Thank you so much, yes that was an easy fix, I forgot to reply to you, just needed to strip() the names. but here I go again - in the V1 of the Dominguez-Conde https://www.tissueimmunecellatlas.org/ the annotations are slightly different than for the training dataset - what I mean is theres 4 columns (Predicted Labels CellTypist, Majority Voting CellTypist, Majority Voting CellTypist High and Manually curated celltype) - I am trying to decipher with the encyclopedia on which one is which however often they're inconsistent - is the manually curated the final one? Which one is the actual annotation of the highest quality? I tried to compare the ones common in V1 and V2 and understand what drives the final annotations but no luck. This is totally a 2023 problem, so no rush on this, thank you!

ChuanXu1 commented 1 year ago

@mjstrumillo, the data you got is the most updated one (v2).

maxim-h commented 1 year ago

@ChuanXu1 Thanks for all the great work. I was also curious about getting the training data for Immune_All models.

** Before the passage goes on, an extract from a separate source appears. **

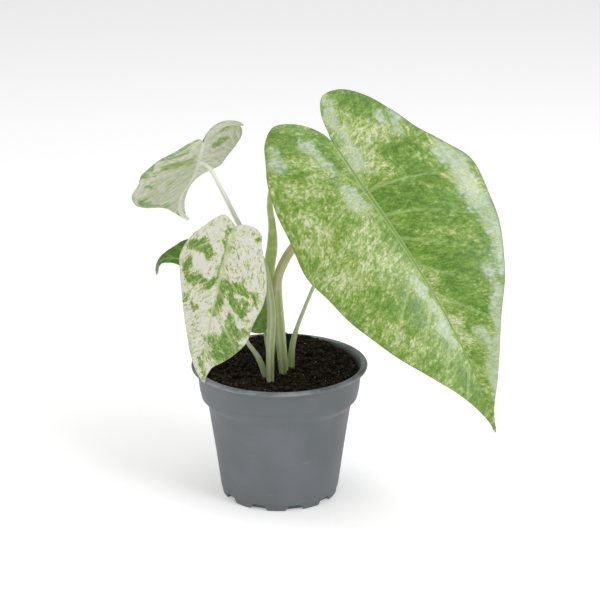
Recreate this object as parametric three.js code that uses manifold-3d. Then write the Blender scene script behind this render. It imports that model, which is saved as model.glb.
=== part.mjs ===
// A young camouflage giant taro in a 12 cm nursery pot.
// Millimetres, +Z up. The origin is on the pot's axis, on the surface that the pot stands on.
// The plant is seen from the front, from -Y, with +X to the right.

import * as THREE from 'three';
import { mergeVertices } from 'three/addons/utils/BufferGeometryUtils.js';
import Module from 'manifold-3d';

const wasm = await Module();
wasm.setup();

// Pot: driving sizes of a moulded 12 cm nursery pot
const rimRadius = 60;
const potHeight = 93.3;
const baseRadius = 40.6;
const wall = 1.2;
const floorThickness = 1.2;
const floorLift = 2;
const collarHeight = 18;
const potSegments = 60;
const notchCount = 10;
const notchWidth = 12;
const notchTopWidth = 8;
const notchHeight = 3.9;
const notchReach = 35.5;
const firstNotch = 15;

// Soil: the level under the lip at the front, and how far it heaps up to the back
const fit = 0.3;
const soilLevel = 89;
const soilSlope = 0.07;
const soilSegments = 40;
const rootDepth = 16;

// Leaves: thicknesses of blade and midrib, and the gap left where a stalk meets its blade
const bladeThickness = 1;
const ribWidth = 3.4;
const ribDepth = 1.4;
const jointGap = 0.35;

const radians = THREE.MathUtils.degToRad;

// A smooth value at y from a short list of [y, value], level beyond its ends
function along(table, y) {
  const last = table.length - 1;
  if (y <= table[0][0] || last === 0) return table[0][1];
  if (y >= table[last][0]) return table[last][1];
  const i = table.findIndex(([place]) => place > y) - 1;
  const slope = (a, b) => (table[b][1] - table[a][1]) / (table[b][0] - table[a][0]);
  const step = table[i + 1][0] - table[i][0];
  const before = slope(Math.max(i - 1, 0), i + 1) * step;
  const after = slope(i, Math.min(i + 2, last)) * step;
  const t = (y - table[i][0]) / step;
  return (
    (2 * t ** 3 - 3 * t ** 2 + 1) * table[i][1] +
    (t ** 3 - 2 * t ** 2 + t) * before +
    (3 * t ** 2 - 2 * t ** 3) * table[i + 1][1] +
    (t ** 3 - t ** 2) * after
  );
}

// The six leaves. A blade is first drawn flat, seen from above with its tip ahead:
// x runs to its right, y runs along the midrib to the tip, and the stalk joins at 0, 0.
// Margins run from the sinus between the lobes to the tip. Then it is bent and placed:
// lift is the rise of each half from the midrib in degrees, curl is the further turn
// from midrib to margin, droop is the midrib's fall below its first direction.
const leaves = {
  big_leaf: {
    at: [57, -28, 221],
    heading: -47,
    pitch: -38,
    roll: -14,
    width: 68,
    sinus: [-3, -42],
    tip: [3, 177],
    right: [
      [-1, -51], [4, -60], [14, -69], [25, -73], [36, -66], [44, -53], [52, -39], [56, -26],
      [60, -8], [64, 16], [65, 36], [60, 58], [53, 82], [43, 104], [28, 128], [14, 149], [6, 166],
    ],
    left: [
      [-5, -54], [-9, -67], [-17, -77], [-29, -75], [-41, -61], [-49, -42], [-54, -22],
      [-63, -6], [-70, 12], [-70, 30], [-66, 48], [-58, 70], [-48, 90], [-33, 111], [-20, 133],
      [-10, 150], [-2, 163],
    ],
    liftRight: [[0, 1]],
    liftLeft: [[0, 23]],
    curlRight: -42,
    curlLeft: -14,
    droop: [[-75, -5], [0, 0], [177, 26]],
    twist: [[-75, 2], [0, 0], [177, -5]],
    wave: [1.2, 4],
    rows: 32,
    columns: 6,
    color: 0x6f9b3a,
    stalk: {
      color: 0x8f9a5c,
      sides: 12,
      steps: 22,
      path: [
        [3, -9, 88], [1, -9, 113], [-1, -8, 141], [-1, -8, 155], [3, -9, 167], [10, -11, 179],
        [22, -14, 191], [40, -18, 205],
      ],
      radius: [[0, 3.1], [0.3, 3.6], [0.42, 3.2], [0.6, 3.1], [1, 2.2]],
    },
  },
  pale_leaf: {
    at: [-53.7, 12, 232.3],
    heading: 102,
    pitch: -39.5,
    roll: 46,
    width: 44,
    sinus: [0, -28],
    tip: [9, 115],
    right: [
      [2, -36], [8, -50], [18, -52], [26, -42], [31, -25], [37, -8], [45, 5], [48, 14],
      [43, 28], [37, 44], [33, 58], [25, 66], [18, 73], [13, 84], [8, 95], [7, 106],
    ],
    left: [
      [-5, -37], [-11, -41], [-17, -41], [-27, -30], [-35, -11], [-40, 4], [-41, 17],
      [-46, 30], [-42, 40], [-31, 51], [-20, 64], [-11, 77], [-4, 90], [3, 104],
    ],
    liftRight: [[-48, -24], [0, 31], [50, 16], [90, 23]],
    liftLeft: [[-48, 4], [0, 16], [50, 4], [90, 30]],
    curlRight: -73,
    curlLeft: 42,
    droop: [[-48, -2], [0, 0], [45, -9], [80, 5], [100, 13], [115, -6]],
    twist: [[0, 0]],
    wave: [0.8, 3],
    rows: 26,
    columns: 6,
    color: 0xa9b58a,
    stalk: {
      color: 0xc9d2ab,
      sides: 10,
      steps: 20,
      path: [
        [-6, -20, 86], [-6, -19, 109], [-5, -17, 130], [-6, -14, 146], [-9, -9, 163],
        [-16, -4, 177], [-26, 1, 190], [-37, 6, 211],
      ],
      radius: [[0, 2.4], [0.35, 2.9], [0.48, 2.2], [0.6, 1.9], [1, 1.3]],
    },
  },
  front_leaf: {
    at: [-30, -34, 193],
    heading: -138,
    pitch: -67,
    roll: 30,
    width: 33,
    sinus: [0, -6],
    tip: [-2, 104],
    right: [
      [4, -10], [9, -12], [14, -9], [20, -2], [27, 7], [31, 16], [32, 23], [29, 32], [25, 43],
      [21, 55], [15, 71], [10, 85], [5, 95],
    ],
    left: [
      [-4, -9], [-9, -10], [-15, -9], [-19, -6], [-21, 0], [-25, 8], [-29, 16], [-32, 27],
      [-32, 39], [-29, 52], [-27, 65], [-21, 75], [-14, 83], [-7, 90], [-4, 97],
    ],
    liftRight: [[0, 0]],
    liftLeft: [[0, 4]],
    curlRight: -10,
    curlLeft: -10,
    droop: [[-12, -3], [0, 0], [104, 30]],
    twist: [[0, 0]],
    wave: [0.7, 3],
    rows: 22,
    columns: 5,
    color: 0xd5dcc0,
    stalk: {
      color: 0xa9bb7c,
      sides: 8,
      steps: 16,
      path: [
        [-10, -12, 88], [-14, -13, 101], [-22, -14, 114], [-29, -15, 132], [-33, -18, 154],
        [-34, -23, 172],
      ],
      radius: [[0, 1.8], [0.2, 2], [0.3, 1.5], [1, 1.2]],
    },
  },
  small_leaf: {
    at: [-15, 6, 137],
    heading: 168,
    pitch: 23,
    roll: 21,
    width: 30,
    sinus: [0, -9],
    tip: [0, 88],
    right: [
      [3, -8], [8, -5], [14, 0], [20, 8], [25, 20], [27, 34], [25, 48], [17, 60],
      [8, 68], [3, 78],
    ],
    left: [
      [-5, -13], [-12, -16], [-19, -15], [-22, -9], [-22, 3], [-18, 19], [-12, 35], [-6, 48],
      [-4, 60], [-2.5, 73],
    ],
    liftRight: [[0, 25]],
    liftLeft: [[-10, -30], [20, -30], [60, -21]],
    curlRight: -28,
    curlLeft: -19,
    droop: [[-30, -10], [0, 0], [48, -3], [66, 33], [73, 58], [84, 100]],
    twist: [[0, 0]],
    wave: [0.5, 3],
    rows: 18,
    columns: 4,
    color: 0x5f8f3c,
    stalk: {
      color: 0xa5b878,
      sides: 8,
      steps: 12,
      path: [[-6, -2, 88], [-8, 1, 103], [-11, 6, 117]],
      radius: [[0, 1.6], [0.4, 1.4], [1, 1.1]],
    },
  },
  rear_leaf: {
    at: [38, 27, 172],
    heading: 30,
    pitch: -22,
    roll: -8,
    width: 26,
    sinus: [0, -15],
    tip: [0, 70],
    right: [
      [1, -21], [6, -28], [13, -29], [19, -21], [23, -8], [26, 8], [24, 22], [18, 38], [10, 53],
      [4, 63],
    ],
    left: [
      [-1, -21], [-6, -28], [-13, -29], [-19, -21], [-23, -8], [-26, 8], [-24, 22], [-18, 38],
      [-10, 53], [-4, 63],
    ],
    liftRight: [[0, 12]],
    liftLeft: [[0, 12]],
    curlRight: -30,
    curlLeft: -30,
    droop: [[-30, -8], [0, 0], [70, 40]],
    twist: [[0, 0]],
    wave: [0.5, 3],
    rows: 16,
    columns: 4,
    color: 0x6a9440,
    stalk: {
      color: 0xa7bb7e,
      sides: 10,
      steps: 18,
      path: [[8, 3, 89], [9, 3, 105], [12, 4, 117], [17, 6, 130], [24, 10, 146], [32, 17, 160]],
      radius: [[0, 2.7], [0.33, 1.9], [0.42, 1.4], [1, 1.1]],
    },
  },
};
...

Unfortunately it looks like the link you shared before is no longer working : http://celltypist.cog.sanger.ac.uk/rm/CellTypist_Immune_Reference_v2_count.h5ad

Was it perhaps moved or renamed?

ChuanXu1 commented 1 year ago

@maxim-h, I will put the raw count-related data to a stable location in the CellTypist website soon.

ChuanXu1 commented 1 year ago

@maxim-h, please use the same link to download it for now.

maxim-h commented 1 year ago

@ChuanXu1 Thank you!

wang-qf commented 1 year ago

hi, Xu, i have a question about the Immune altas train dataset. in the paper Dominguez Conde et al. Science 376, eabl5197 (2022): you use v1 or v2 ref dataset as the train in fig1?

ChuanXu1 commented 1 year ago

@wang-qf, v1